# INFORMATION SUPPLIED

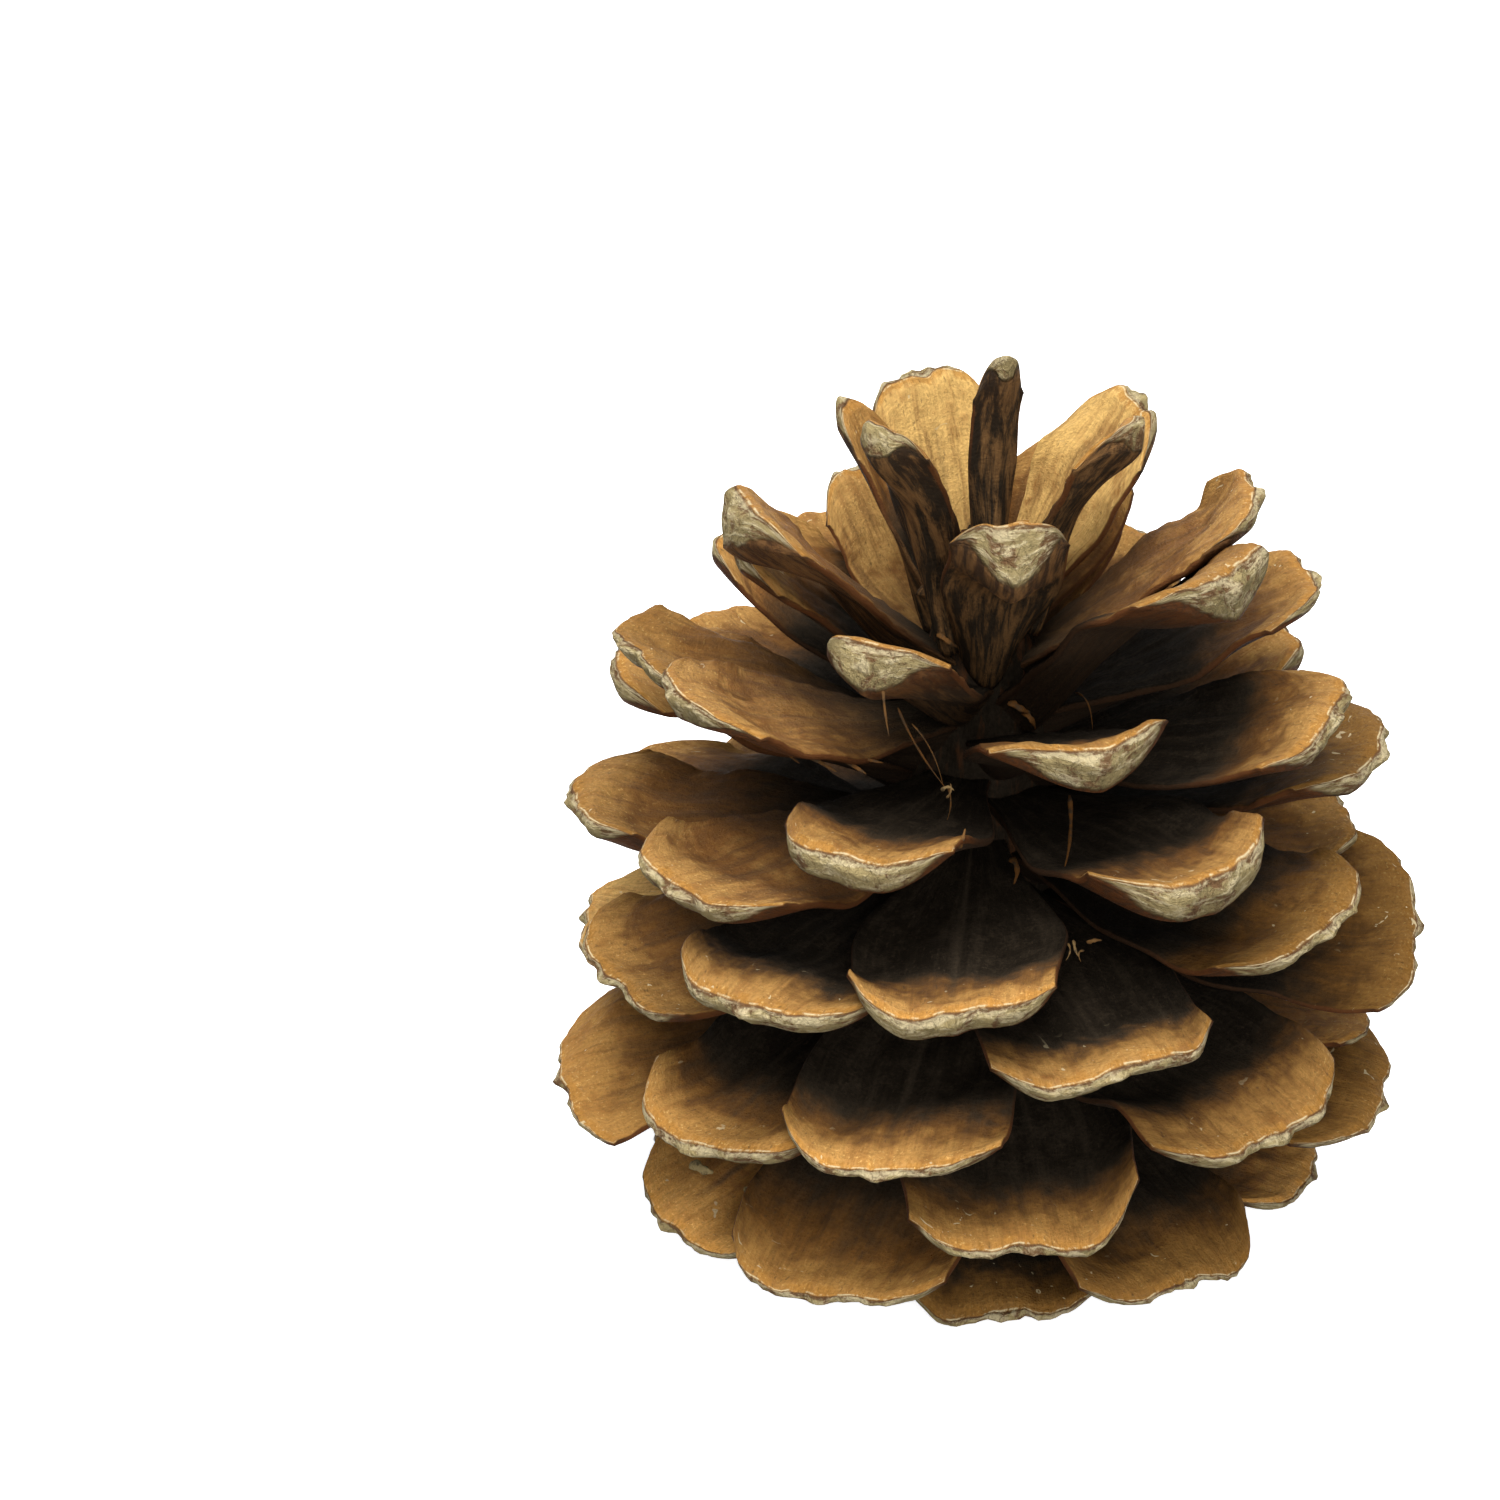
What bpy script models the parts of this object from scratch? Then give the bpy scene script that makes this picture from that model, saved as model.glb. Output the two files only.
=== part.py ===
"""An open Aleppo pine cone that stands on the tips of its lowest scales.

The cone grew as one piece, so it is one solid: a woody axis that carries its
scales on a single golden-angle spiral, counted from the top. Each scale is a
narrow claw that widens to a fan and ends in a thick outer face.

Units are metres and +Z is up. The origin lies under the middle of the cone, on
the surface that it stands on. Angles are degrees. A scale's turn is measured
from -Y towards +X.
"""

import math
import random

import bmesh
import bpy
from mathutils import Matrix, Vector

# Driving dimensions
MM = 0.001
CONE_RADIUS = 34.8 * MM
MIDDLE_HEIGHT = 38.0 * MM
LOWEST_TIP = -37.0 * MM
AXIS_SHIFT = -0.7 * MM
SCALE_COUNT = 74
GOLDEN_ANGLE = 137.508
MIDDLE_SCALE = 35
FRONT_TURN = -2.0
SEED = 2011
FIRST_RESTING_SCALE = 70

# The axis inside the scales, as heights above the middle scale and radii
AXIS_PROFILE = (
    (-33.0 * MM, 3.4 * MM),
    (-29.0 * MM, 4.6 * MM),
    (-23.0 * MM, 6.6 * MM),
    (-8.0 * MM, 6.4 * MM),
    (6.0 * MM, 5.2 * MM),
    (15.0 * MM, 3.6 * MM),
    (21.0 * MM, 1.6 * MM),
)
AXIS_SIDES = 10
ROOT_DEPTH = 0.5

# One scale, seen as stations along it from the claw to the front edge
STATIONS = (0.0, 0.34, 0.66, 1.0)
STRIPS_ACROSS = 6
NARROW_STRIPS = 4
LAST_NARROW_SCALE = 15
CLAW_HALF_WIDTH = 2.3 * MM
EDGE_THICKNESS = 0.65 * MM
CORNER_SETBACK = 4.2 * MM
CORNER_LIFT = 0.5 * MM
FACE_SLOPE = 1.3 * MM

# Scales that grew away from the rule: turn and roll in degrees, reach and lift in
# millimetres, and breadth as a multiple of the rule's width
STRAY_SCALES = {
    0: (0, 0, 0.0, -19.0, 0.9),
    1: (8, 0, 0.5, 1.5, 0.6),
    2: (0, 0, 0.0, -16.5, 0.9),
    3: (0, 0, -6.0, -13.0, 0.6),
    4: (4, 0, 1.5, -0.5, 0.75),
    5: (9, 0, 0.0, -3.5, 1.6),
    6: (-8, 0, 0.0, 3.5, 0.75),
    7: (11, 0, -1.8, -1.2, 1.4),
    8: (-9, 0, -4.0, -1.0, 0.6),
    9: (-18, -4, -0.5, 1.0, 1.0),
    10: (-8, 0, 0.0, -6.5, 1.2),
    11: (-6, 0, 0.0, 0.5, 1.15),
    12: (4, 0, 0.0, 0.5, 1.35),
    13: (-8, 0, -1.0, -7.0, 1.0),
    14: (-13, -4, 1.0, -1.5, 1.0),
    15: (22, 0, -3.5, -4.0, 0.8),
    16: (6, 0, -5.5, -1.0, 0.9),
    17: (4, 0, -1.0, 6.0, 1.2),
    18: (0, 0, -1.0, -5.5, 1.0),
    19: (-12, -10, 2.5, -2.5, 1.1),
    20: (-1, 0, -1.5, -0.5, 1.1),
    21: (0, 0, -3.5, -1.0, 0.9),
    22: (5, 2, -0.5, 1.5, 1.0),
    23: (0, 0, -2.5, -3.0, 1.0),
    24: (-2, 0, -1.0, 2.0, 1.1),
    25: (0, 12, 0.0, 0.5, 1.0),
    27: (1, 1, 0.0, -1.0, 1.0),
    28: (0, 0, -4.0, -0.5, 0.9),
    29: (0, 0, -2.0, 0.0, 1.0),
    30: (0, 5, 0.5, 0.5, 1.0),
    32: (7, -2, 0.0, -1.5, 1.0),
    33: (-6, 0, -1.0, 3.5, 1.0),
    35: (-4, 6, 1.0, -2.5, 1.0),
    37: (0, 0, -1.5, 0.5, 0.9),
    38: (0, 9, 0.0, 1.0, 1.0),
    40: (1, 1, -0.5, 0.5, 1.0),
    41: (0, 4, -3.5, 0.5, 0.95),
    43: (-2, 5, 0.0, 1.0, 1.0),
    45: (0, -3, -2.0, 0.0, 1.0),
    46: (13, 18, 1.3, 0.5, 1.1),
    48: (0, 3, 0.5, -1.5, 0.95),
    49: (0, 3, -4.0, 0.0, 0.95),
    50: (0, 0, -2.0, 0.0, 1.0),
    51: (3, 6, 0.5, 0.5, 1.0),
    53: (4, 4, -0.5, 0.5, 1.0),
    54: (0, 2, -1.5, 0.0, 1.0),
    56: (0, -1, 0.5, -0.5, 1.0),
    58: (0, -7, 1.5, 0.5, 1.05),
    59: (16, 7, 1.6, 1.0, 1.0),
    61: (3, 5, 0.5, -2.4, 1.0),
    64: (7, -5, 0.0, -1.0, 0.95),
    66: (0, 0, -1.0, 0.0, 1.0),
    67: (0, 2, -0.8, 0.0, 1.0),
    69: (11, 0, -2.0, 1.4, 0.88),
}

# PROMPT
Reprint the data above from the opening line to the line holding "from mathutils import Matrix, Vector", inclusive, and nothing else.

# CORRECT OUTPUT
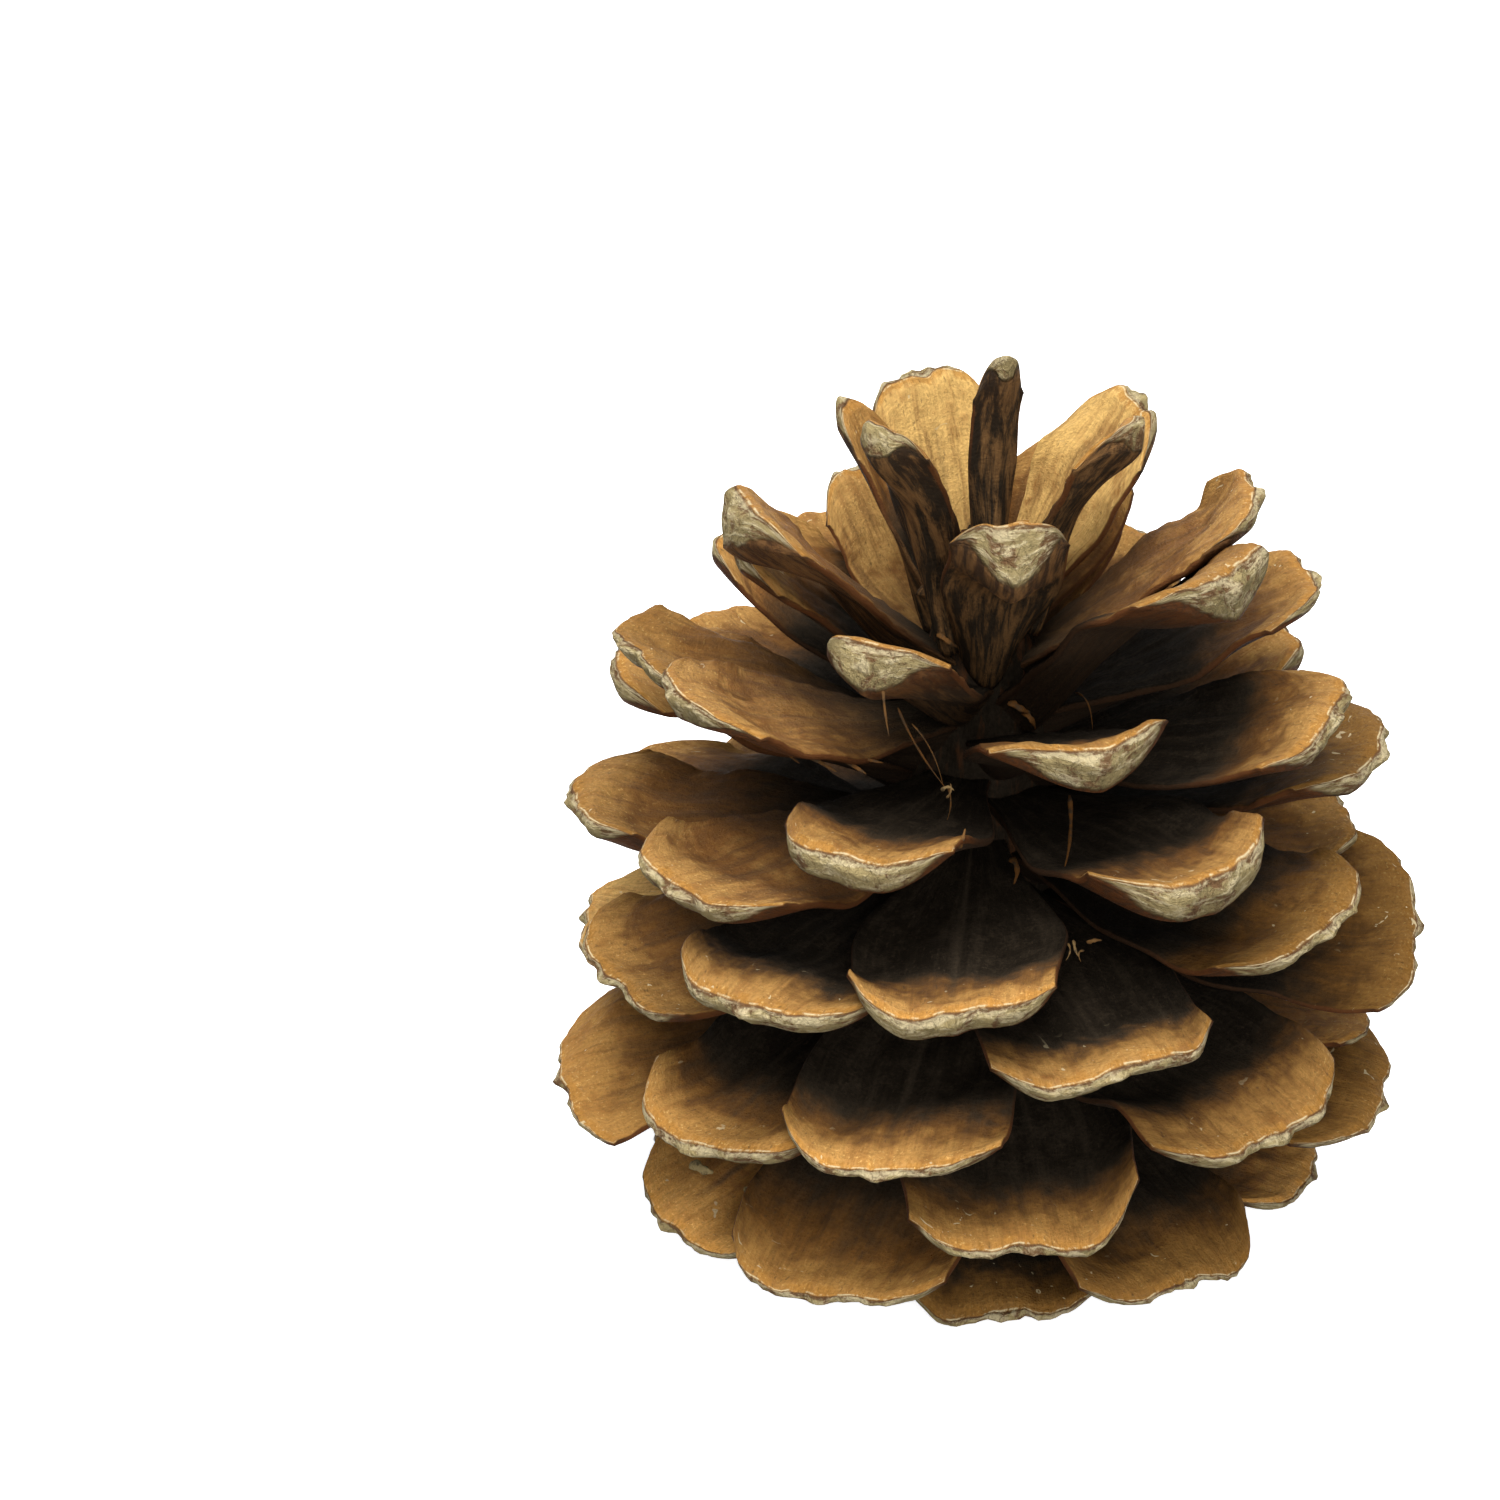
What bpy script models the parts of this object from scratch? Then give the bpy scene script that makes this picture from that model, saved as model.glb. Output the two files only.
=== part.py ===
"""An open Aleppo pine cone that stands on the tips of its lowest scales.

The cone grew as one piece, so it is one solid: a woody axis that carries its
scales on a single golden-angle spiral, counted from the top. Each scale is a
narrow claw that widens to a fan and ends in a thick outer face.

Units are metres and +Z is up. The origin lies under the middle of the cone, on
the surface that it stands on. Angles are degrees. A scale's turn is measured
from -Y towards +X.
"""

import math
import random

import bmesh
import bpy
from mathutils import Matrix, Vector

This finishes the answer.